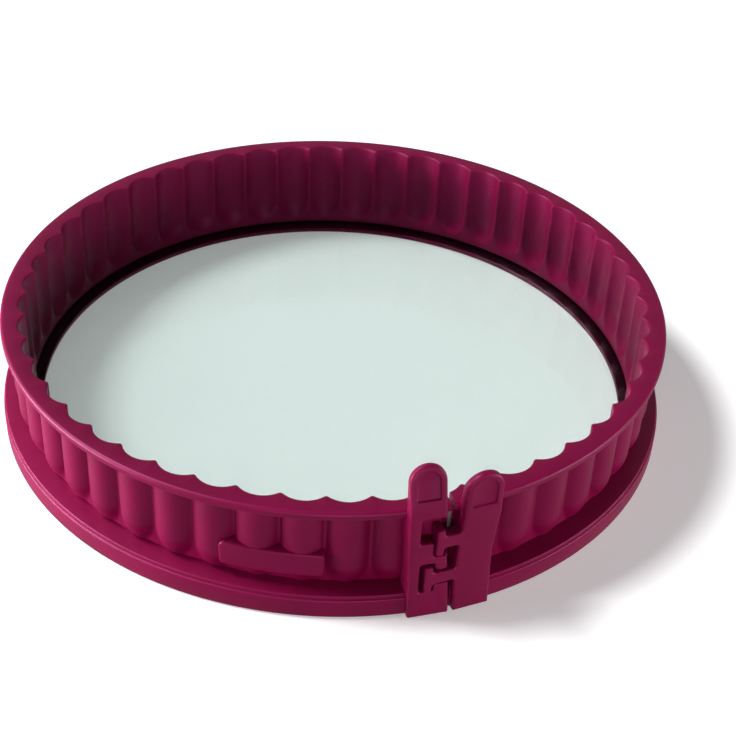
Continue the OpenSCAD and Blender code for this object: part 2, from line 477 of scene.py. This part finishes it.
def plate_mesh(corners, rows, first_depth=0.0, pad=None):
    """A plate from its outline's corners. The pad, if any, outlines a sunken field in its front."""
    points = []
    for inset, depth in rows:
        loop = outline(corners, inset)
        points += [(x, first_depth + depth, z) for x, z in loop]
    count = len(loop)
    front = (len(rows) - 1) * count
    faces = bridges(0, count, len(rows)) + cap([outline(corners, rows[0][0])], 0)
    if pad is None:
        return points, faces + cap([loop], front)
    pad_rows = (
        (0.0, 0.0),
        (pad_lead, pad_lead),
        (pad_soft, pad_soft),
        (pad_soft, pad_depth - pad_soft),
        (pad_soft + pad_lead, pad_depth - pad_lead),
        (2 * pad_soft, pad_depth),
    )
    base = len(points)
    for inset, depth in pad_rows:
        points += [(x, first_depth + depth, z) for x, z in outline(pad, inset)]
    hole = outline(pad)
    for tri in cap([loop, hole], 0):
        faces.append(tuple(front + i if i < count else base + i - count for i in tri))
    faces += bridges(base, len(hole), len(pad_rows))
    floor = base + (len(pad_rows) - 1) * len(hole)
    return points, faces + cap([outline(pad, pad_rows[-1][0])], floor)


# The clasp
def pad_corners(middle, width, bottom, top):
    """A finger pad that follows its tongue's round tip."""
    half = width / 2 - pad_margin
    return [
        (middle - half, bottom, pad_round, 1.0),
        (middle + half, bottom, pad_round, 1.0),
        (middle + half, top - pad_margin, half, 1.0),
        (middle - half, top - pad_margin, half, 1.0),
    ]


def edge_x(z, edge):
    """Where an edge through (x, z) points, from low to high, passes height z."""
    return float(np.interp(z, [p[1] for p in edge], [p[0] for p in edge]))


def in_left_frame(x):
    """A place along the right tab's face, seen in the left tab's frame."""
    return x * math.cos(2 * tab_turn) + tab_front * math.sin(2 * tab_turn)


def left_edges():
    """The left tab's two long edges, as (x, z) points from the foot up."""
    half = left_width / 2
    left = [(-tab_half - foot_out, 0.0), (left_middle - half, upright_z)]
    right = [
        (tab_half + foot_out, 0.0),
        (tab_half - foot_out / 2, arm_z),
        (left_middle + half, upright_z),
    ]
    return left, right


def right_edges():
    """The right tab's two long edges, as (x, z) points from the foot up."""
    half = right_width / 2
    left = [
        (-tab_half, 0.0),
        (-tab_half - swell, arm_z),
        (-tab_half - swell / 2, waist_z),
        (right_middle - half, under_rim),
    ]
    right = [(tab_half, 0.0), (tab_half - waist, waist_z), (right_middle + half, under_rim)]
    return left, right


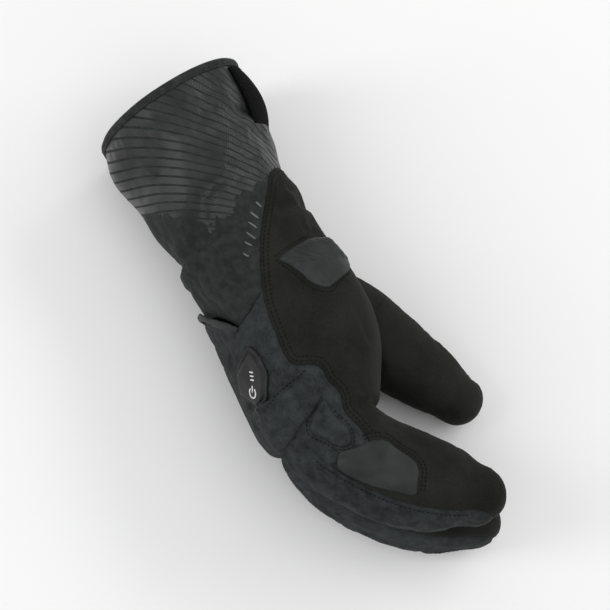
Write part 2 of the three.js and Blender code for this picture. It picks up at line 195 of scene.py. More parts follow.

#####

To do — Quote the data above in full, changing nothing.

Task solution —
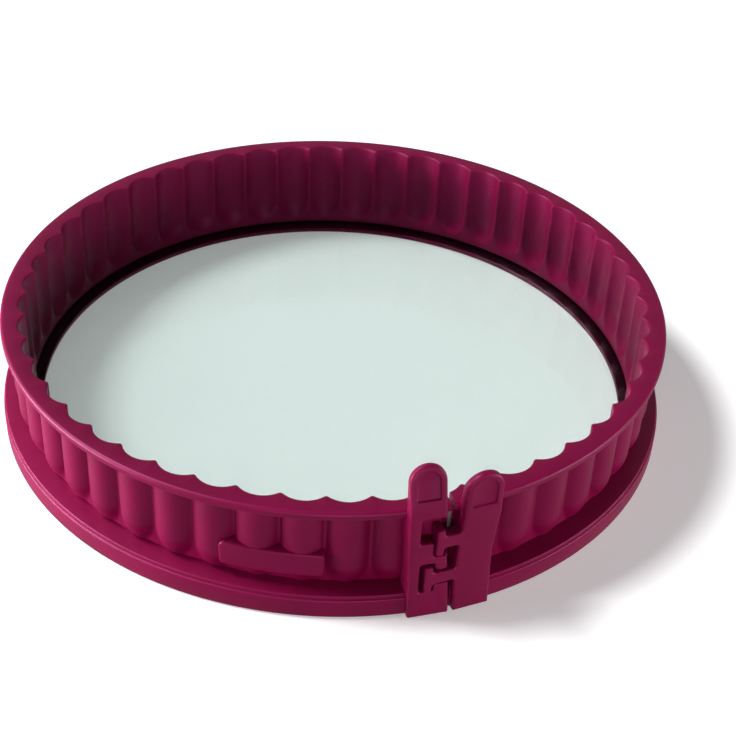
Continue the OpenSCAD and Blender code for this object: part 2, from line 477 of scene.py. This part finishes it.
def plate_mesh(corners, rows, first_depth=0.0, pad=None):
    """A plate from its outline's corners. The pad, if any, outlines a sunken field in its front."""
    points = []
    for inset, depth in rows:
        loop = outline(corners, inset)
        points += [(x, first_depth + depth, z) for x, z in loop]
    count = len(loop)
    front = (len(rows) - 1) * count
    faces = bridges(0, count, len(rows)) + cap([outline(corners, rows[0][0])], 0)
    if pad is None:
        return points, faces + cap([loop], front)
    pad_rows = (
        (0.0, 0.0),
        (pad_lead, pad_lead),
        (pad_soft, pad_soft),
        (pad_soft, pad_depth - pad_soft),
        (pad_soft + pad_lead, pad_depth - pad_lead),
        (2 * pad_soft, pad_depth),
    )
    base = len(points)
    for inset, depth in pad_rows:
        points += [(x, first_depth + depth, z) for x, z in outline(pad, inset)]
    hole = outline(pad)
    for tri in cap([loop, hole], 0):
        faces.append(tuple(front + i if i < count else base + i - count for i in tri))
    faces += bridges(base, len(hole), len(pad_rows))
    floor = base + (len(pad_rows) - 1) * len(hole)
    return points, faces + cap([outline(pad, pad_rows[-1][0])], floor)


# The clasp
def pad_corners(middle, width, bottom, top):
    """A finger pad that follows its tongue's round tip."""
    half = width / 2 - pad_margin
    return [
        (middle - half, bottom, pad_round, 1.0),
        (middle + half, bottom, pad_round, 1.0),
        (middle + half, top - pad_margin, half, 1.0),
        (middle - half, top - pad_margin, half, 1.0),
    ]


def edge_x(z, edge):
    """Where an edge through (x, z) points, from low to high, passes height z."""
    return float(np.interp(z, [p[1] for p in edge], [p[0] for p in edge]))


def in_left_frame(x):
    """A place along the right tab's face, seen in the left tab's frame."""
    return x * math.cos(2 * tab_turn) + tab_front * math.sin(2 * tab_turn)


def left_edges():
    """The left tab's two long edges, as (x, z) points from the foot up."""
    half = left_width / 2
    left = [(-tab_half - foot_out, 0.0), (left_middle - half, upright_z)]
    right = [
        (tab_half + foot_out, 0.0),
        (tab_half - foot_out / 2, arm_z),
        (left_middle + half, upright_z),
    ]
    return left, right


def right_edges():
    """The right tab's two long edges, as (x, z) points from the foot up."""
    half = right_width / 2
    left = [
        (-tab_half, 0.0),
        (-tab_half - swell, arm_z),
        (-tab_half - swell / 2, waist_z),
        (right_middle - half, under_rim),
    ]
    right = [(tab_half, 0.0), (tab_half - waist, waist_z), (right_middle + half, under_rim)]
    return left, right


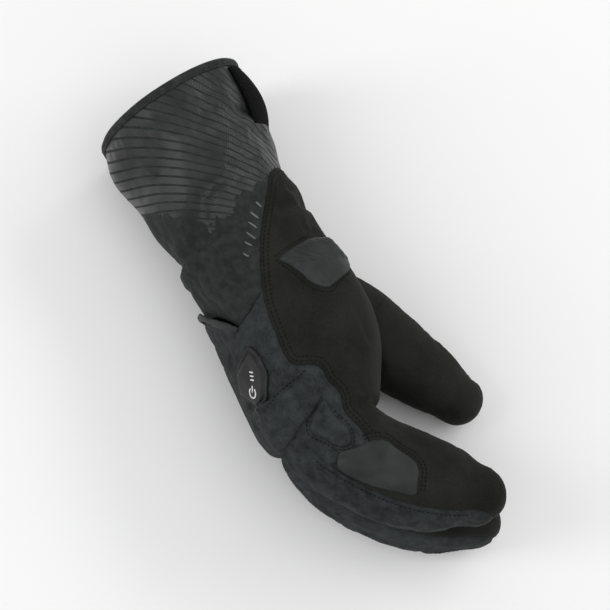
Write part 2 of the three.js and Blender code for this picture. It picks up at line 195 of scene.py. More parts follow.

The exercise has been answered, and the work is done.